I turned out soufflés and Sacher tortes, albeit with chocolate syrup and month-old eggs. A vintage 1970s round-the-world cookbook resulted in some semblance of Chicken Marengo and a highly dubious paella. Naturally, I exhausted the Betty Crocker children’s oeuvre: fudge and gingerbread with something called “firedog topping” issued forth as though a scrub team of hungry 1950s playmates was about to descend.

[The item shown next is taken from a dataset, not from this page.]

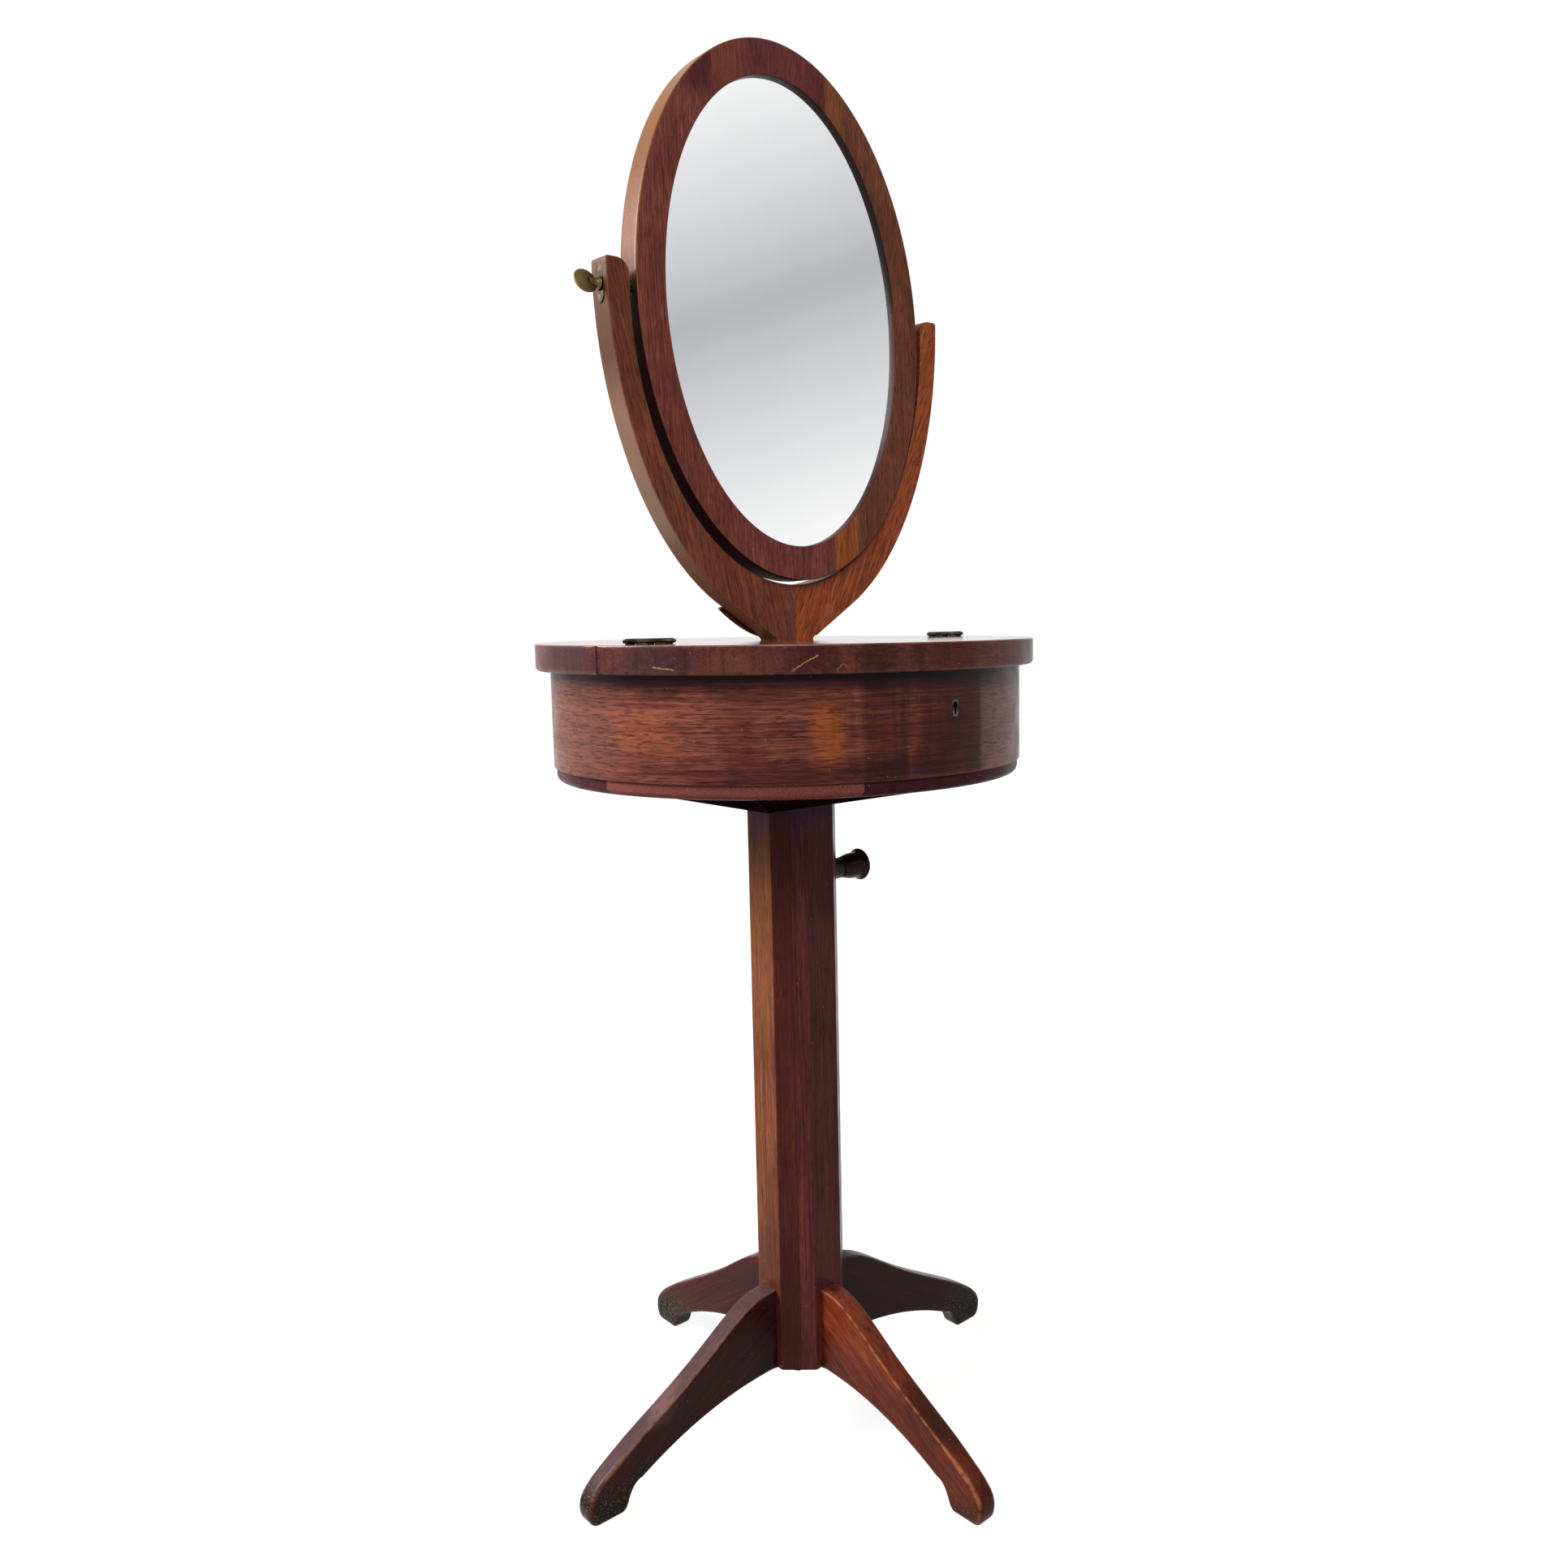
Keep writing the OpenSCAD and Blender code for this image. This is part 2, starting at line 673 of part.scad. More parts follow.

I became my grandfather’s companion on his shopping trips, throwing dented industrial-size cans of chili and one-dollar jugs of wine into his carts with zeal. When the plums in the yard ripened, I helped him make the sour, shockingly unhygienic batches of jam he pulverized with his unwashed hands and ate on his English muffin every morning. I helped tend the smokers, and I cranked the churn on the gelato maker that was supposed to be automatic but had long since broken. Like everyone in the house, I was periodically violently ill.

My enthusiasm provoked no renewed joy in cooking for my grandmother, but I do have fond memories of working with her in the kitchen: mixing ginger ale and apple juice for a punch she contributed to church functions, making sandwiches for my grandfather’s gin buddies—and, of course, baking wine cake.

The bulk of what we ate at 92 Twin Oaks was inedible, but the one exception was wine cake, which goes to show that it’s foolproof. Wine cake is the traditional birthday cake on that side of the family, a tradition I’ve continued. It’s one of those objectively revolting, 1950s-style recipes that makes no bones about its chemical antecedents and becomes more unfashionable every year. In a bid for respectability, I once worked out an all-natural version, but it just made me miss the original. Wine cake is somehow, alchemically even, greater than the sum of its parts—cake mix, instant pudding, eggs, oil, and a healthy glug of the cheapest available sherry. Friends of mine have brought wine cake to feuding families and CIA picnics and block parties, and it’s always a hit. It was customary, in my grandmother’s day, to decorate the cake with a squat pink candle and a small circlet of flowers from the overgrown, dusty garden. It was, I suppose, her means of imposing a little beauty on the chaos of her existence—at least the edible arm of it. Anyway, cake mix never tasted so sweet.